Moreover, depending on the type of industry, certain transactions may require consent from regulators or public authorities, or both. For example, the acquisition of stakes representing 10 per cent or more of an Italian bank needs to be authorised by the Bank of Italy.

Are any other third-party consents commonly required?

Generally speaking, consent is not required to execute a transfer of shares, assets or business. However, a consent may be required in certain specific cases such as, among others, for transfers of shares, the consent of the board of directors of a company in cases where the shares are to be transferred to a competitor, provided that such consent is statutorily required by the company’s by-laws; and for asset transfers, the consent of certain authorities may be required in cases where the asset is subject to specific restrictions for public interest reasons.

Moreover, third-party consents typically required in private transfers of shares, a business or assets are those expressly provided in commercial or financing agreements.

Regulatory filings

Must regulatory filings be made or registration (or other official) fees paid to acquire shares in a company, a business or assets in your jurisdiction?

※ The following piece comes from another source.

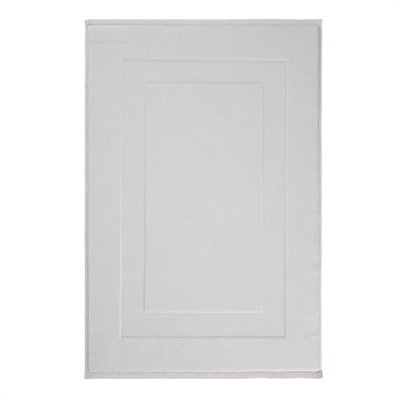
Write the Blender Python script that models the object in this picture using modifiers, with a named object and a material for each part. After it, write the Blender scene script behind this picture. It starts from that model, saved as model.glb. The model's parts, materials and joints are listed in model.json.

Depending on the characteristics of the transaction and of the target company, business or assets, certain acquisitions may be subject to specific regulatory filings including, by way of example and without limitation, antitrust filings, or filings with the Bank of Italy or the European Central Bank if the target is a credit institution or a financial intermediary.

Moreover, certain registration fees must be paid in the event that certain acts or documents, or both, are to be filed with specific public registers.